Che c'azzecca il liberalismo con i francesi?
Un libro di David Spector spiega perché i francesi sono tanto diffidenti verso il mercato ma hanno iniziato tardi a tutelare le classi più povere
Roma. “Nell’estate del 2007, due dirigenti europei, uno di sinistra l’altro di destra, si sono opposti sullo statuto della ‘concorrenza libera e non falsata’”. Ma “era un presidente di destra, Nicolas Sarkozy, che reclamava la soppressione di ogni riferimento alla concorrenza, e un primo ministro di sinistra, il britannico Gordon Brown, che vi si opponeva”.
Così inizia “La gauche, la droite et le marché. Histoire d’une idée controversée (XIXe-XXIe siècle)”, un libro scritto da David Spector, ricercatore associato all’Ecole de Paris per una serie di temi che vanno dall’organizzazione industriale all’economia sperimentale e che Odile Jacob ha pubblicato il 22 marzo. Cioè, in spettacolare concordanza con la campagna elettorale che potrebbe portare per la prima volta nella storia un liberista di sinistra alla presidenza della Francia.

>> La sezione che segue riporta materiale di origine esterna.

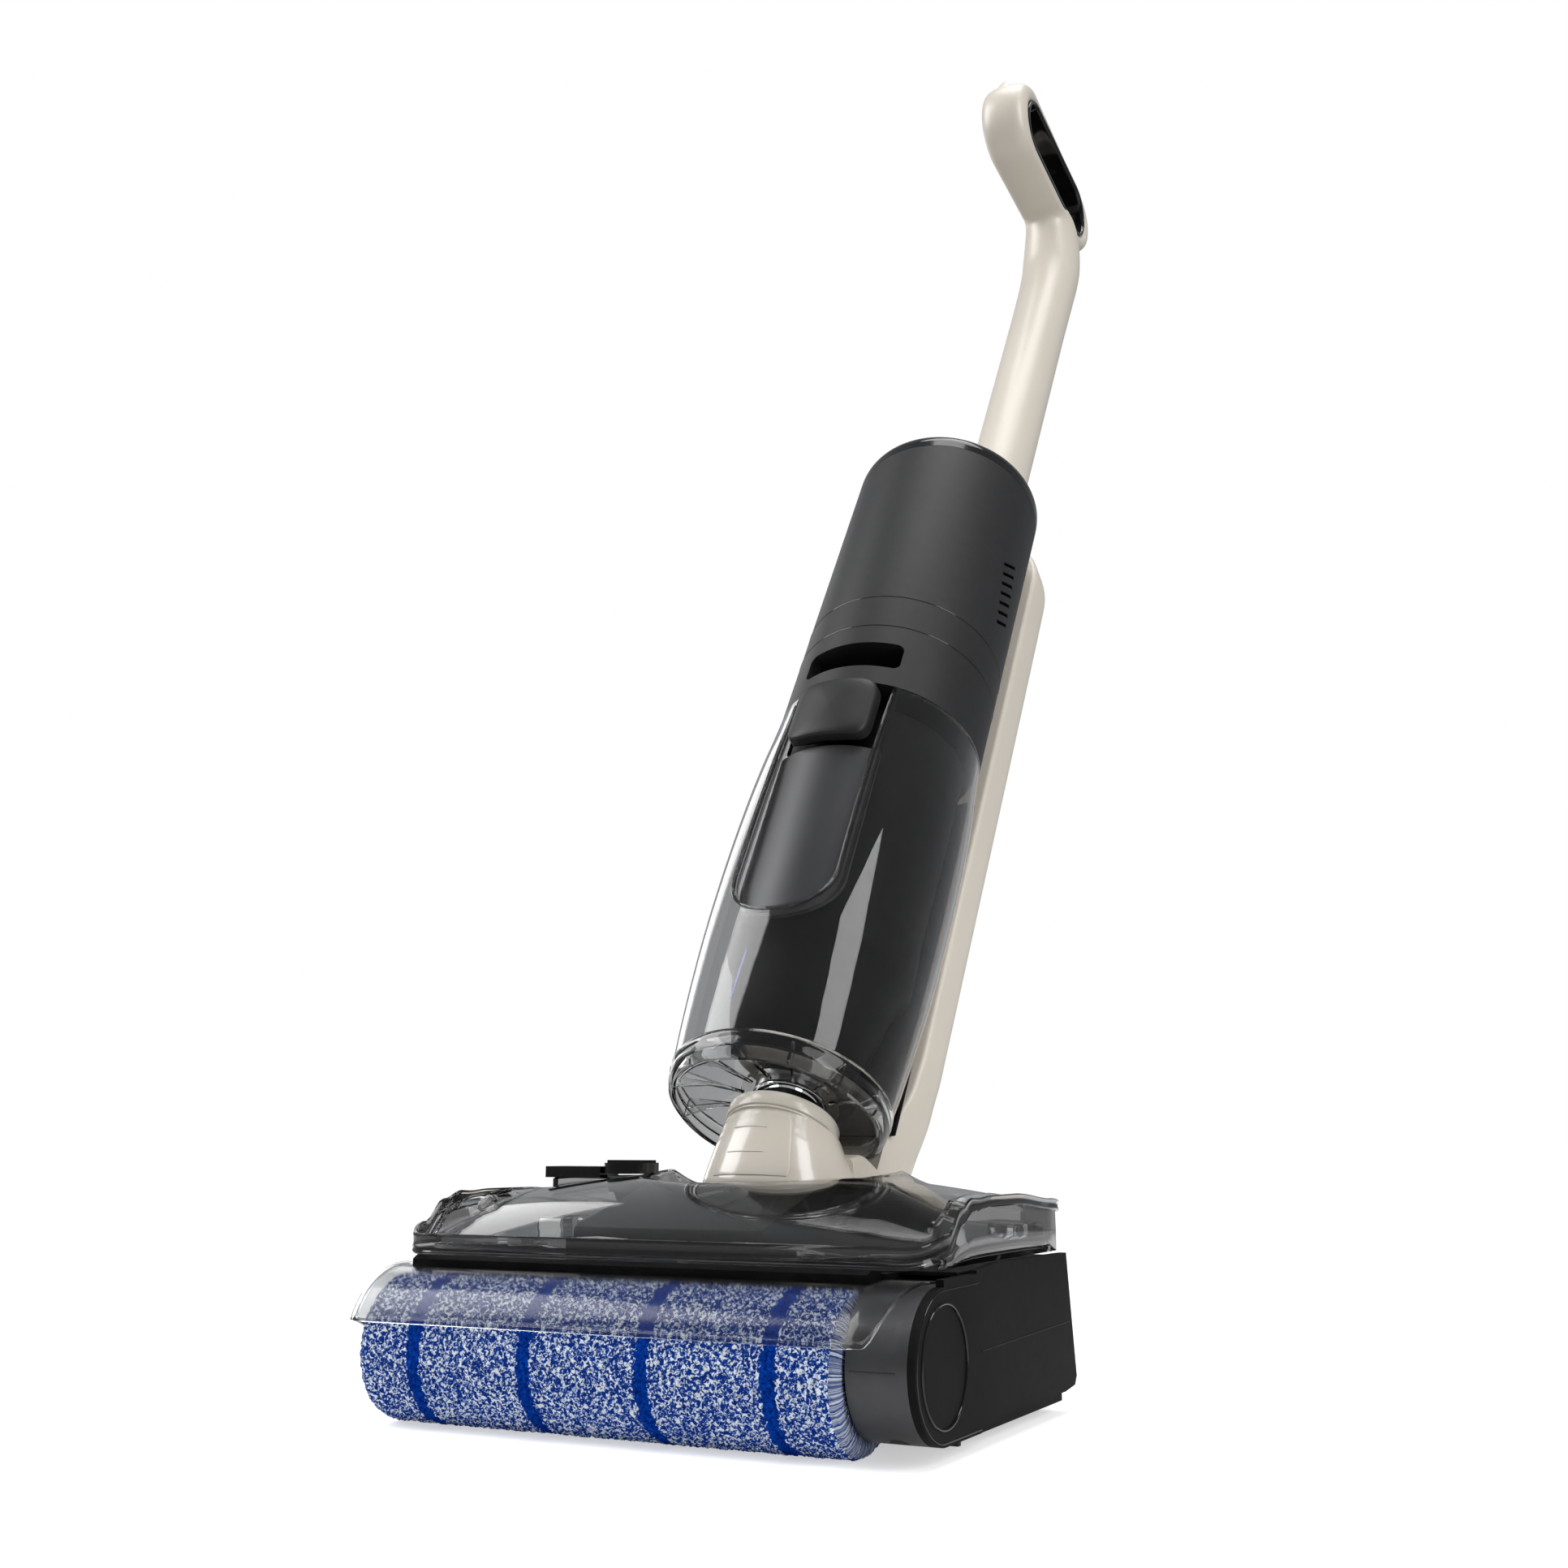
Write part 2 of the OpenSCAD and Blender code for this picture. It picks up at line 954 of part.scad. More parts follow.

“Cos’è la destra, cos’è la sinistra?”, chiedeva Giorgio Gaber. Rintracciando la storia del dibattito politico ed economico tra Francia, Regno Unito, Stati Uniti e Germania dalla fine del XVIII secolo a oggi, Spector ci ricorda una cosa che in realtà dovrebbe essere piuttosto nota, ma che nella pratica è come se fosse stata dimenticata. Il libero scambio, ricorda, nacque come un battaglia di sinistra da parte di chi voleva trovare nel mercato il modo per dare ai poveri più occasioni di lavoro, e per mettere loro a disposizione generi di prima necessità a buon mercato. Chi vi si opponeva era una destra retriva composta soprattutto da latifondisti e comunque titolari di interessi acquisiti e privilegi, che volevano appunto difenderli. Esemplare fu la campagna che nel 1846 nel Regno Unito portò all’abolizione di quelle Corn Laws che per difendere il prezzo del grano con una tariffa doganale rendevano caro il pane, base della dieta dei più poveri.

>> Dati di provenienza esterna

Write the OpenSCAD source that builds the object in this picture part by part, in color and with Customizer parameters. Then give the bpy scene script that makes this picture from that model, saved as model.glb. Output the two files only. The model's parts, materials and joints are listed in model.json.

Mutatis mutandis, è quello che oggi avviene ad esempio nelle battaglia di retroguardia contro Uber o contro i voucher. Secondo Spector, il “dibattito semantico” tra l’allora presidente gollista Sarkozy (che ieri ha dato il suo sostegno formale a Emmanuel Macron, e intanto prova a organizzare l’ennesimo rientro in vista delle legislative di giugno) e l’allora premier inglese laburista Brown non metteva in discussione alcun interesse reale. Era utile però per un presidente di destra neoeletto rendere omaggio “all’avversione reale o supposta della maggioranza dei francesi nei confronti della concorrenza”. E qui il libro cita uno studio fatto nel 2011 in sei paesi europei, negli Stati Uniti, in Cina e in Brasile, da cui risulta che i francesi erano i meno propensi all’idea secondo la quale l’economia di mercato è un sistema che funziona piuttosto bene”: “Più di due volte meno che gli italiani (15 per cento contro 26 per cento), malgrado più toccati dalla crisi finanziaria, tre volte meno dei britannici e i tedeschi, e quattro volte meno degli americani”. “L’eccezione francese”, è il mantra spesso ripetuto: uno slogan che vorrebbe fare della diffidenza verso il mercato una garanzia di socialità e attenzione verso gli ultimi.
E’ un caso allora che Thomas Piketty sia nato proprio in Francia? In realtà, fa notare Spector, lo statalismo e il protezionismo in Francia sono stati tutt’altro che strumento di tutela delle classi più povere. Le ferie pagate furono infatti introdotte solo negli anni Trenta, l’imposta sul reddito è venuta anche più tardi, gli alti redditi sono stati tra i meno fiscalizzati e il welfare ha iniziato a essere all’altezza delle medie europee alla fine degli anni Settanta. Insomma, statalismo e protezionismo sono stati tirati in ballo per difendere un mitizzato tessuto di piccole proprietà agricole e piccole imprese che sarebbe stato l’eredità della grande redistribuzione operata dalla Rivoluzione francese. In realtà però sarebbe servito unicamente a proteggere gli interessi parassitari di ristrette oligarchie economiche.